To publish as fast as possible, some sports photographers will shoot in JPEG rather than RAW. Getting the shot in JPEG is certainly faster to edit and crop if you are confident in your exposure and white balance settings. Some publications will shoot in JPEG for quick publication and also save RAW versions for photos that can be more robustly edited later on.
Composing the scene in camera is important, but you are going to crop almost all photos in post-processing. It can require all of your physical and mental abilities to simply keep the action in frame and in focus. With 22 players on the field, there will be lots of distractions in the photos and a crop will isolate the subject and important details of each scene without those distractions.
Football lighting challenges
Football photography has a couple of challenges with lighting. First, the players faces are obscured and shaded by their helmets. Capturing their expressions frequently requires boosting shadows in your shots.

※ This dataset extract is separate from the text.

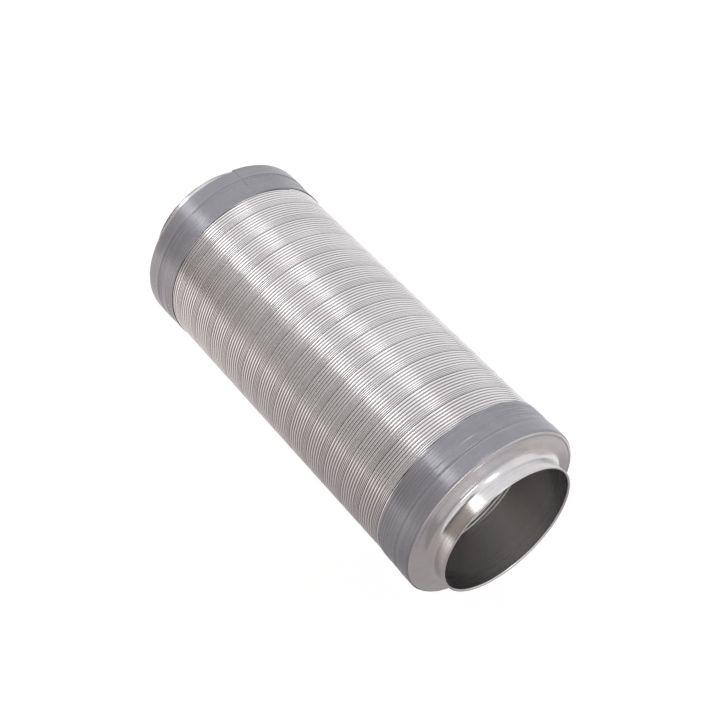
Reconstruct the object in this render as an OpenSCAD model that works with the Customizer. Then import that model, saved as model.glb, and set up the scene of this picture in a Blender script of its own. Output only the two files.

Russell Wilson gets tackled.
The other challenge is that scenes can be very high contrast, particularly in midday sun, but also with stadium lighting. Almost all of my football photos require lowering of highlights and boosting the shadows to balance out the extreme contrast in many scenes.
Sports photographers who shoot in JPEG will likely take advantage of a feature that boosts shadows and reduces highlights before outputting the JPEG file. On Nikon cameras, this is known as Active D-Lighting. Canon calls it Auto Lighting Optimizer (ALO). Sony calls it Dynamic Range Optimizer (DRO). Note that when these modes are engaged, the RAW files are slightly underexposed to retain more highlight data and will need boosts in exposure when editing them.
Sports photography is hard work
I shoot sports occasionally as part of my photojournalism, so I have a huge amount of respect for the intensity and pace of professional sports photographers.
The work is demanding both mentally and physically, and the speed of capture, editing and publication will make landscape photography projects seem ponderous and slow in comparison.